Detachment Recap

Detachment is one of the core sessions that AWiB facilitates for its members. The young and vibrant Samrawit Meressa led the session, starting by sharing her journey in AWiB. She described her path from being a member to having the prestigious role of president. To warm things up, she gave the audience a chance to introduce themselves and discuss what detachment means in their context. The audience’s response to what detachment is was a bit fuzzy, with most simply defining it as avoiding and denying the existence of a certain situation.
Samrawit defined detachment as the act of seeing or getting yourself unattached from feelings, materials, and people around you. It is an art of being unapologetically yourself. Usually, attachment creates thoughts of not being able to function without the things we value the most, such as our life partner, family, job, and the associated feelings. However, we need to pause and reflect on how we react to living without these valuable things. Reflecting in this way will help us trace the source of our attachment. Oftentimes, attachment is caused by the way we were raised and the scenarios we experienced growing up. Understanding the roots and types of our attachment will help us practice detachment.

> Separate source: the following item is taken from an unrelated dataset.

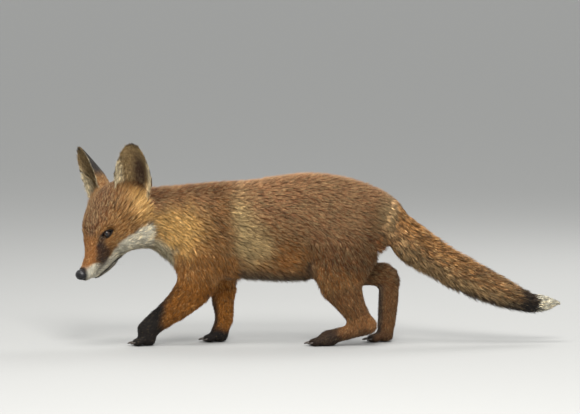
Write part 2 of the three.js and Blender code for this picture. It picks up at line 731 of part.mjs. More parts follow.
// A small piece is set in a socket cut for it, a gap wider all round.
function setInto(hosts, name, make, gap = GAP) {
  for (const host of hosts) solids.set(host, solids.get(host).subtract(make(gap)));
  solids.set(name, make(0));
}

for (const socket of bothSides(SOCKET)) {
  solids.set("head", solids.get("head").subtract(onHeadBall(socket, EYE_MESH)));
}
bothSides(eyeBall(EYE)).forEach((eye, i) => {
  setInto(["head"], ["eye_left", "eye_right"][i], (grow) => onHeadBall(eye, EYE_MESH, grow));
});
setInto(["muzzle"], "nose", (grow) => onHeadBall(NOSE, NOSE_MESH, grow));
for (const nostril of bothSides(NOSTRIL)) {
  solids.set("nose", solids.get("nose").subtract(onHeadBall(nostril, NOSTRIL_MESH)));
}
for (const [name, place] of Object.entries(EARS)) {
  setInto(["head", "neck"], name, (grow) => ear(place, grow), EAR_GAP);
}
for (const [leg, place] of Object.entries(PAWS)) {
  const paw = "paw_" + leg;
  const toes = toesOf(place);
  const joined = toes.reduce((rest, place) => rest.add(trimmed(toe(place), CUTS.sole, 1)), solids.get(paw));
  solids.set(paw, trimmed(joined, CUTS.sole, 1));
  toes.forEach((place, i) => setInto([paw], `claw_${leg}_${i + 1}`, (grow) => claw(place, grow)));
}
solids.set("foot_left", trimmed(solids.get("foot_left"), CUTS.sole, 1));

const fox = new THREE.Group();
for (const [name, solid] of solids) {
  const glossy = name === "nose" || name.startsWith("eye");
  const colour = name.startsWith("eye") ? BLACK_GLOSS : name.startsWith("claw") ? HORN : DARK;
  const coat = name.startsWith("ear") || name.startsWith("paw") ? DARK : RUSSET;
  const material = new THREE.MeshStandardMaterial({
    color: COLOURS[name] ?? (FLESH[name] ? coat : colour),
    roughness: glossy ? 0.15 : 0.9,
    metalness: 0,
  });
  const mesh = new THREE.Mesh(geometryOf(solid), material);
  mesh.name = name;
  fox.add(mesh);
}
const reach = new THREE.Box3().setFromObject(fox);
const middle = reach.getCenter(new THREE.Vector3());
fox.position.set(-middle.x, -middle.y, -reach.min.z);

export default fox;
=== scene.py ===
# %% [markdown]
# # A red fox cub, life size
# A still model of a cub of about fifteen weeks, walking with its head lowered. The solids of the fox
# come in as a fixed frame: they give its pose and its outline, out to the tips of the coat. Here it
# gets one skin, eyes with lids, a wet nose, claws, and a coat of many small solid tufts.
# The coat is what the eye reads first, so most of the work goes into where each tuft grows, which way
# it lies, how long it is and what colour it has from root to tip.

import math

import bpy
import numpy as np
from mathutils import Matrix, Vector
from mathutils.bvhtree import BVHTree
from mathutils.kdtree import KDTree


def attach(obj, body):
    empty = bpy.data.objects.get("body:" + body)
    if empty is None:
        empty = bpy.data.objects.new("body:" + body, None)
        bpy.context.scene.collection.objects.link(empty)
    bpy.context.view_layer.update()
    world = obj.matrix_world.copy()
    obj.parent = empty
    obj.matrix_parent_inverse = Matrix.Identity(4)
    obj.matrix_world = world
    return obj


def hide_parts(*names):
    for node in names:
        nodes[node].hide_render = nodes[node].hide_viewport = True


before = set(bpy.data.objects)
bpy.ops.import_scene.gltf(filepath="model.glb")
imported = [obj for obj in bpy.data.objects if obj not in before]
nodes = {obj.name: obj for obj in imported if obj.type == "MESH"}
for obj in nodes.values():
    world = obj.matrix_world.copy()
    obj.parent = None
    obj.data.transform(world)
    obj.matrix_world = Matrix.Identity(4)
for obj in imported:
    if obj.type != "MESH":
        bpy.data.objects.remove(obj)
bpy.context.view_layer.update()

# %% [markdown]
# ## Measures and directions
# Every place is counted in millimetres from the point on the floor under the middle of the body, with
# the fox facing -X, its left side towards -Y and +Z up. The frame's own middle lies a little to one
# side of that point, so one function turns a place into metres of the frame. The head is turned and
# lowered, so it has axes of its own: forward along the muzzle, to its left, and up through the crown.

# %% Measures and the head's axes
MM = 0.001
FRAME_MIDDLE = np.array([1.747, 9.195, 0.0])  # what the frame's places are ahead of ours, in mm


def unit(v):
    """The same directions with length one."""
    v = np.asarray(v, float)
    return v / np.maximum(np.linalg.norm(v, axis=-1, keepdims=True), 1e-9)


def in_frame(p):
    """Places in millimetres, as metres of the frame."""
    return (np.asarray(p, float) + FRAME_MIDDLE) * MM


def in_mm(p):
    """Places of the frame, as millimetres from the middle of the body."""
    return np.asarray(p, float) / MM - FRAME_MIDDLE


HEAD_AT = np.array([-323.0, -40.0, 164.0])  # midway between the eyeballs
HEAD_YAW, HEAD_PITCH, HEAD_ROLL = (math.radians(a) for a in (40, 50, 4))
forward = np.array(
    [
        -math.cos(HEAD_PITCH) * math.cos(HEAD_YAW),
        -math.cos(HEAD_PITCH) * math.sin(HEAD_YAW),
        -math.sin(HEAD_PITCH),
    ]
)
level_left = np.array([math.sin(HEAD_YAW), -math.cos(HEAD_YAW), 0.0])
left = level_left * math.cos(HEAD_ROLL) - np.cross(forward, level_left) * math.sin(HEAD_ROLL)
up = np.cross(forward, left)
HEAD_AXES = np.array([forward, left, up])


def on_head(p):
    """Places in millimetres along the head's own axes, from the point between the eyes."""
    return (np.asarray(p, float) - HEAD_AT) @ HEAD_AXES.T


def head_place(ahead, side, above):
    """A place on the head, in millimetres from the middle of the body."""
    return HEAD_AT + np.array([ahead, side, above], float) @ HEAD_AXES


print("the head looks along", forward.round(2))

# %% [markdown]
# ## Small helpers
# Operators act on whatever is selected, and the solids arrive selected, so each step first picks its
# own objects. A solid's mesh is a heap of loose triangles, so every copy of one is welded before it is
# shaped. Colours are written as the hex values that a screen shows, and one function turns them into
# the linear values that the renderer wants.

# %% Helpers for objects
WELD = 0.00001  # metres: corners of loose triangles that are nearer than this are one point


def pick(*objects):
    """Leaves just these objects selected, the first of them active."""
    bpy.ops.object.select_all(action="DESELECT")
    for piece in objects:
        piece.select_set(True)
    bpy.context.view_layer.objects.active = objects[0]


def new_object(name, data):
    """A new object in the scene, at the origin."""
    made = bpy.data.objects.new(name, data)
    bpy.context.scene.collection.objects.link(made)
    return made


def copy_of(solid, name):
    """A copy of one solid, to be shaped, without its material."""
    made = new_object(name, nodes[solid].data.copy())
    made.data.materials.clear()
    return made


def weld(piece):
    """Merges the loose triangles of a copied solid, and leaves all of it selected."""
    pick(piece)
    bpy.ops.object.mode_set(mode="EDIT")
    bpy.ops.mesh.select_all(action="SELECT")
    bpy.ops.mesh.remove_doubles(threshold=WELD)
    bpy.ops.object.mode_set(mode="OBJECT")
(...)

There are four styles of attachment:
- Anxious attachment: Individuals with this style of attachment have an intense fear of rejection or feelings of unworthiness. They tend to seek recognition in everything they do, which can create obstacles in relationships.
- Secure attachment: This attachment style develops when you grow up in a comfortable environment where everyone around you is protective and you reciprocate the same. People with this type of attachment may appear secure, but they often face negative thoughts that disrupt their lives.
- Avoidant attachment: People with this attachment style are usually raised with insufficient attention or care. They tend to hide their feelings and are emotionally distant.
- Disorganized attachment: This style of attachment is classified as the most extreme form of insecure attachment. Individuals with this style seek and pursue loving relationships but suddenly lash out.
Major Takeaways:
- The things we are attached to can control us.
- Many of our attachment issues stem from our childhood.
- Journaling plays a key role in being conscious and understanding the source of our attachments.
- Being connected and attached are different. The former creates a mutual space, while the latter closes the space.
- Asking about the past helps us understand, not blame ourselves or others. It aids in understanding the origins of our attachments.
- Spiritual development helps us detach ourselves from material possessions.
- Loving, caring, and attaching to some degree is natural, but we need to be aware of our actions and set boundaries.